Het nieuws stond er vol mee: burgerschapslessen. Sinds 2006 moeten scholen deze lessen wettelijk aanbieden. Volgens CDA-kamerlid Michel Rog zijn dat bijvoorbeeld lessen over onderwerpen zoals de rechtsstaat, vrijheid van meningsuiting, gelijkheid en leren omgaan met de waarden van onze samenleving. Het blijkt echter dat dit op veel scholen niet of nauwelijks wordt gedaan. Daarom kwam minister Slob met een wetvoorstel om het burgerschapsonderwijs meer sturing te geven. Maar ‘burgerschap’, wat is dat nou eigenlijk precies?

Stemrecht en geen plicht, trias politica en het verschil tussen het kabinet en de regering. Dit zijn begrippen die ik mij nog kan herinneren van maatschappijleer. Deze lessen hadden vooral te maken met de rechten en plichten die komen kijken bij het Nederlands burgerschap. Dit sluit aan bij de formele opvatting van burgerschap. Hierbij wordt vooral gekeken naar wat het wettelijk betekent om een Nederlandse burger te zijn. Ik heb een Nederlands paspoort en ik ben burger van de Nederlandse staat. Hierdoor mag ik bijvoorbeeld stemmen, maar ik moet mij ook aan de wet houden. Rechten en plichten dus, meer houdt burgerschap volgens de formele opvatting niet in.

Maar je kunt ook op een meer morele manier naar burgerschap kijken. Hierbij gaat het niet alleen om wat het wettelijk gezien inhoudt om burger te zijn, maar ook om de morele plichten die burgers tegenover elkaar hebben. Je kan je aan de wet houden en daarin alleen aan jezelf denken, of dingen doen die in het belang zijn van anderen. Bijvoorbeeld door vrijwilligerswerk te doen, je inzetten voor je sportvereniging, het helpen opruimen van je wijk of heel simpel, een keer boodschappen doen voor je zieke buurman. Dat lijkt mij geen verkeerde zaak om leerlingen, of burgers in het algemeen, bij te brengen.

Ten alle tijden hebben we te maken met wereldwijde problemen (…) Dit vraagt om wereldburgerschap

Daarnaast denk ik dat we burgerschap niet alleen moeten zien in het kader van onze nationale grenzen. Ten alle tijden hebben we te maken met wereldwijde problemen zoals klimaatverandering, ongelijke verdeling van voedsel, het schenden van mensenrechten en oorlogen. Dit vraagt om wereldburgerschap.

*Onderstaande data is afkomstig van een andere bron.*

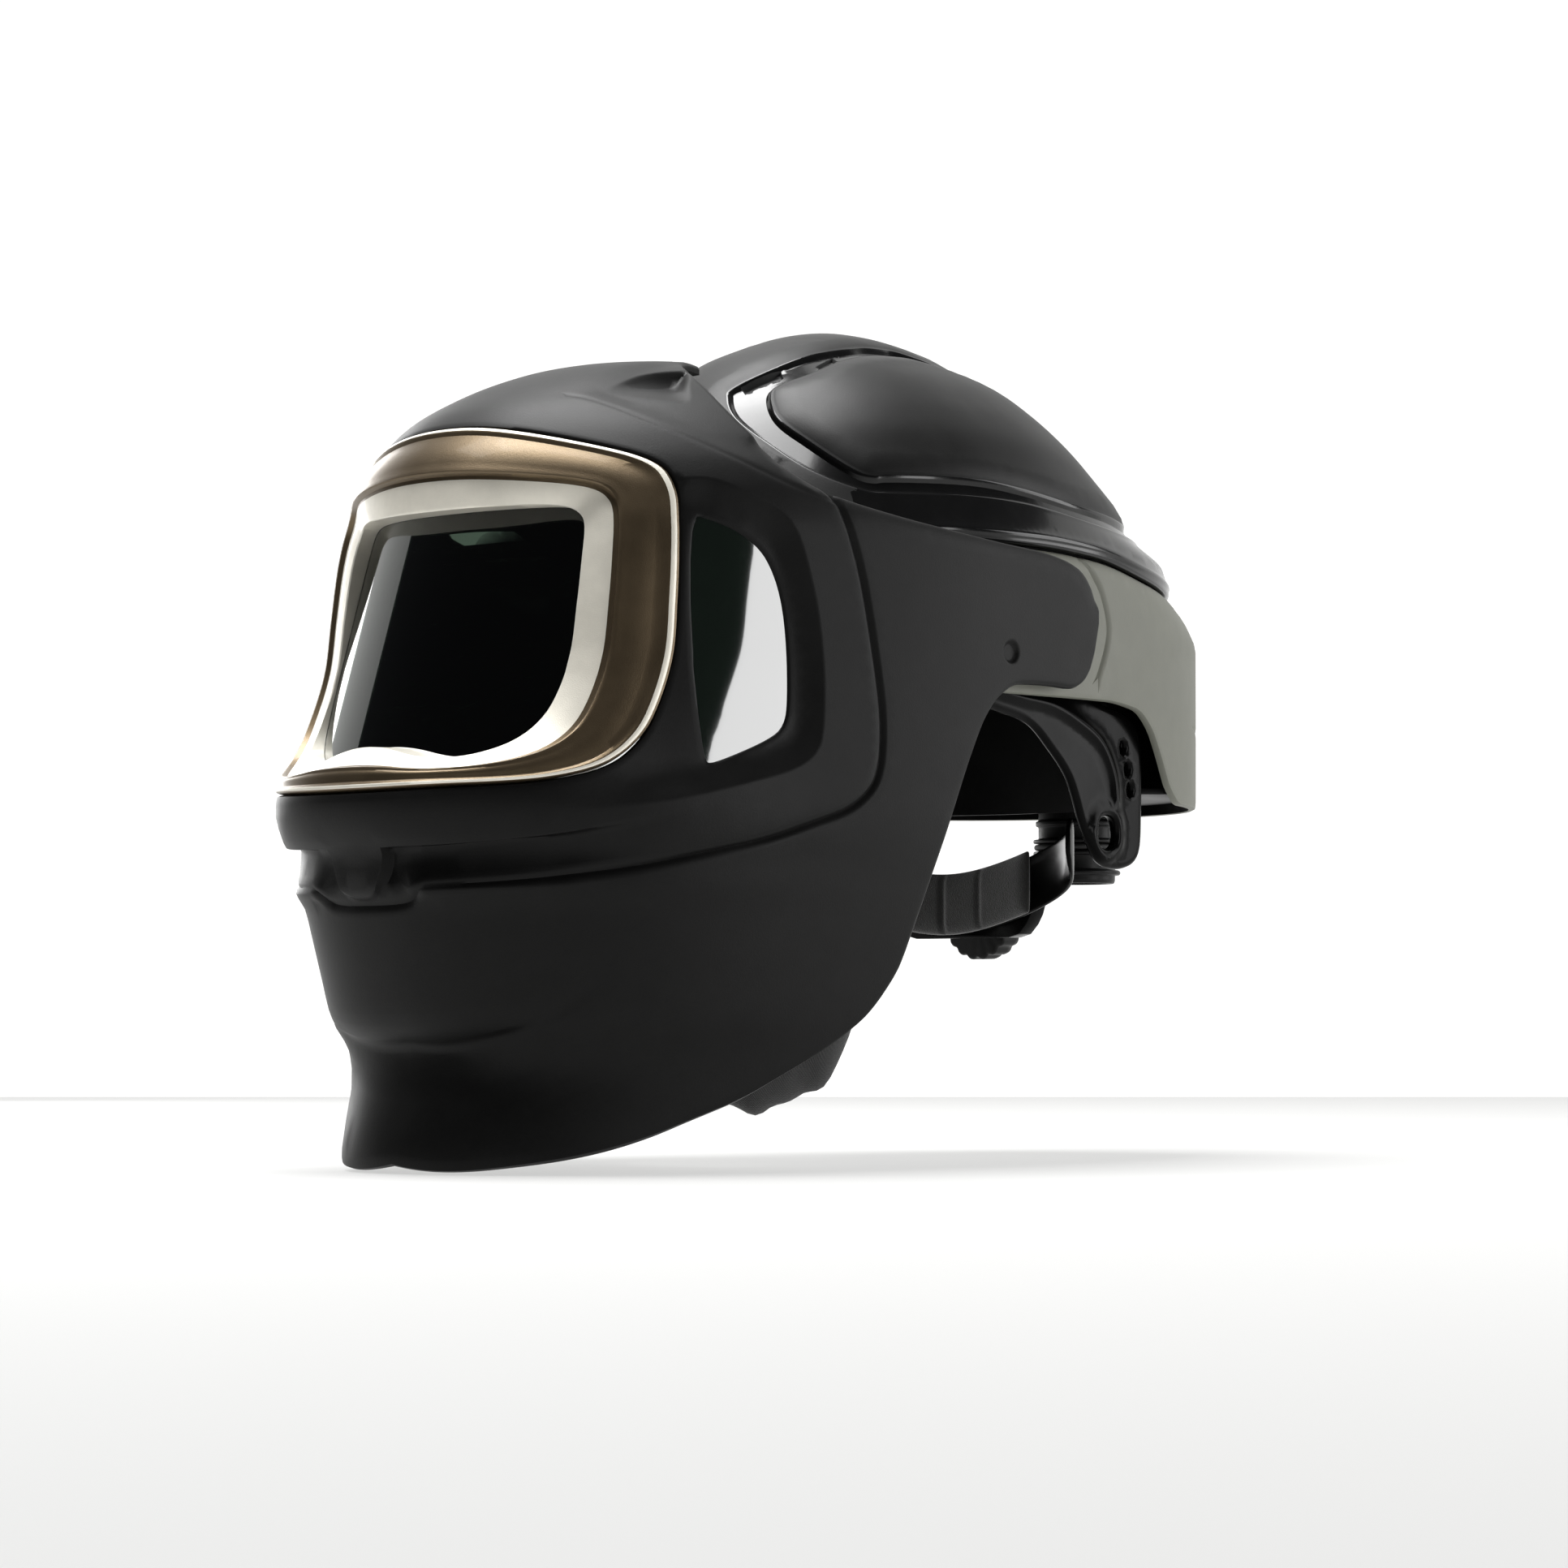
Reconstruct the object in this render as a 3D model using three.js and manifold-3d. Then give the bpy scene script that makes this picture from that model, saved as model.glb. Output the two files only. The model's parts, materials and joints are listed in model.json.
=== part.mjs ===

Volgens deze kijk op burgerschap hebben mensen niet alleen morele verplichtingen tegenover hun landgenoten, maar ook tegenover de mensheid als geheel. Dit betekent niet dat iedereen naar andere landen hoeft te gaan om daar vrijwilligerswerk te doen. Wereldburgerschap kan ook uitgevoerd worden op lokaal niveau. Denk bijvoorbeeld aan het bewust consumeren van duurzame producten, zuinig omgaan met energie en water, of stemmen op een partij die zich inzet voor ontwikkelingssamenwerking. Dit gedrag heeft uiteindelijk gevolgen voor het welzijn van alle mensen.

Burgerschap kan dus veel breder worden gezien dan het hebben van een paspoort en het hebben van stemrecht. Het gaat ook om een deel zijn van je land en de mensheid in het algemeen. Hierbij gaat het dus om het besef dat al jouw acties gevolgen hebben voor de mensen om jou heen, maar dus ook verder van jou af. Ikzelf heb weinig over wereldburgerschap geleerd tijdens mijn lessen maatschappijleer, maar het lijkt me niet verkeerd om hier wel af en toe eens bij stil te staan.